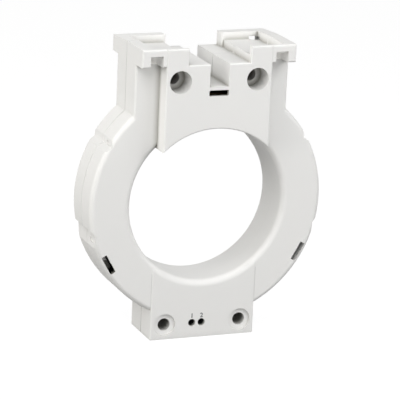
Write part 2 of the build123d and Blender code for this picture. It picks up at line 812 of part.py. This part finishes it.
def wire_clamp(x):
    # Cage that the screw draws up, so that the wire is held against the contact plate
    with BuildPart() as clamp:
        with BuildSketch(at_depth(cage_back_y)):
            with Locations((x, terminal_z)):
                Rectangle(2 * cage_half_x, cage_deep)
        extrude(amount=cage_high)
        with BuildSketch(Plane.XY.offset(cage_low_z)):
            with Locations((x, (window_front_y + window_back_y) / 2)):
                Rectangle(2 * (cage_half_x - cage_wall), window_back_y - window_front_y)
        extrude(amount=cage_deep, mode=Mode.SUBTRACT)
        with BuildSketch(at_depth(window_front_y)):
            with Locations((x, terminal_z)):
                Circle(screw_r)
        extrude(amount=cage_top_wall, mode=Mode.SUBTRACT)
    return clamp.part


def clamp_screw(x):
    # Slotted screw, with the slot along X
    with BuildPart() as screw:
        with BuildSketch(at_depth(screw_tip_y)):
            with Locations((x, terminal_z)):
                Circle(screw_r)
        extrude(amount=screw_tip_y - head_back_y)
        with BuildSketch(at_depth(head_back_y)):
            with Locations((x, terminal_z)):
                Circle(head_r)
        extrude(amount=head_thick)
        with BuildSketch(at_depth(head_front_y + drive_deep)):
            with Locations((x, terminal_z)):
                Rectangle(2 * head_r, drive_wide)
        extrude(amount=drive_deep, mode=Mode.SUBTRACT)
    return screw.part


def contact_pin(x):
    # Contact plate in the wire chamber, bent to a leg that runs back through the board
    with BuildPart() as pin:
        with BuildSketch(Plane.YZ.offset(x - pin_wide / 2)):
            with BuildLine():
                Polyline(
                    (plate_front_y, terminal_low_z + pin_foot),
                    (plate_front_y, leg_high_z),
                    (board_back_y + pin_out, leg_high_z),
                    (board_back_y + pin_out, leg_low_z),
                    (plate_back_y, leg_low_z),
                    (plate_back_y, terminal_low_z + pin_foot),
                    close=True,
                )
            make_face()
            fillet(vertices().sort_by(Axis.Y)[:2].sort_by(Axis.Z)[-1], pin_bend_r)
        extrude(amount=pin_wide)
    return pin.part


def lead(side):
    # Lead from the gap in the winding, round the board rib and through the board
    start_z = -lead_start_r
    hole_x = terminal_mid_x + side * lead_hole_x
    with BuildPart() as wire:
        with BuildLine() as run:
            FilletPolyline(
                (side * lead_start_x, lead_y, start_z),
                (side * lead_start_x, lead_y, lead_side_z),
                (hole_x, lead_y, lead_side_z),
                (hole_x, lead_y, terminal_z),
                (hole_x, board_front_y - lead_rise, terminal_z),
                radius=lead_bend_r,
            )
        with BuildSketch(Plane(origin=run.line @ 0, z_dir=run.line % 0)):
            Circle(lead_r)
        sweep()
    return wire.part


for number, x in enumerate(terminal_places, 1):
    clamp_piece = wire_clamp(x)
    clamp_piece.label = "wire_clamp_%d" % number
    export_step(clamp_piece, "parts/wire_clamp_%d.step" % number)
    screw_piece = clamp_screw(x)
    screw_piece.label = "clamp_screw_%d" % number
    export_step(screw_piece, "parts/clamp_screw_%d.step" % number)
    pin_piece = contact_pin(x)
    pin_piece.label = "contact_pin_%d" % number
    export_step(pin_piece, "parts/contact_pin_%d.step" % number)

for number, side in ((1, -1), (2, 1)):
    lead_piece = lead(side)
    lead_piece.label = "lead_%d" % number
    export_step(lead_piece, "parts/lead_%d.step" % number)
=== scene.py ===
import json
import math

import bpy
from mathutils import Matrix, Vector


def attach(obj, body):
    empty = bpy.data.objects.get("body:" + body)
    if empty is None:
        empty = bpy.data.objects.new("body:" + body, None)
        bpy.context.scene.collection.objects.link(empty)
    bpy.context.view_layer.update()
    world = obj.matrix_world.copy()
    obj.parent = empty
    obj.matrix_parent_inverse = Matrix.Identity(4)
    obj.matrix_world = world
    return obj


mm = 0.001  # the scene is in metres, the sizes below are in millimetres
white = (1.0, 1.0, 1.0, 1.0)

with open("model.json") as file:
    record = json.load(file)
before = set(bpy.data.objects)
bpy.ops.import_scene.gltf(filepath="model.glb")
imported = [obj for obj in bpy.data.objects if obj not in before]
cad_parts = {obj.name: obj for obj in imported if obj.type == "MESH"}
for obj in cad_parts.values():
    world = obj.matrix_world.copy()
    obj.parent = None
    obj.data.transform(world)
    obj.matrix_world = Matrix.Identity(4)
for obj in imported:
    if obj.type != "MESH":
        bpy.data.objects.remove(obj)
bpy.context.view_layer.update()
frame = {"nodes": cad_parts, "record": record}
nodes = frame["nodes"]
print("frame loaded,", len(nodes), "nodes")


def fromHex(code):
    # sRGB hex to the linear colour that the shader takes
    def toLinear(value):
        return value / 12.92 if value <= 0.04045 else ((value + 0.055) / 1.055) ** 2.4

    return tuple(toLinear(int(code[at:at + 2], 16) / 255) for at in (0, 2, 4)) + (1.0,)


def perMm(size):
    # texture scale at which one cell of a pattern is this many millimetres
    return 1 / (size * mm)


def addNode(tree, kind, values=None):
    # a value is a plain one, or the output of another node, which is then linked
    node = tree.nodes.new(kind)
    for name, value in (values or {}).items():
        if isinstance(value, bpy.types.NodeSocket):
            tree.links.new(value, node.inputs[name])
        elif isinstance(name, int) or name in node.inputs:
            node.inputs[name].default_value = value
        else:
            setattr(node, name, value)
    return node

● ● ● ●

INSTRUCTIONS FOR THE TASK »
Find "None". Copy every line it occurs in.

RESPONSE TO THE EXERCISE »
    if empty is None:
        empty = bpy.data.objects.new("body:" + body, None)
    obj.parent = None
def addNode(tree, kind, values=None):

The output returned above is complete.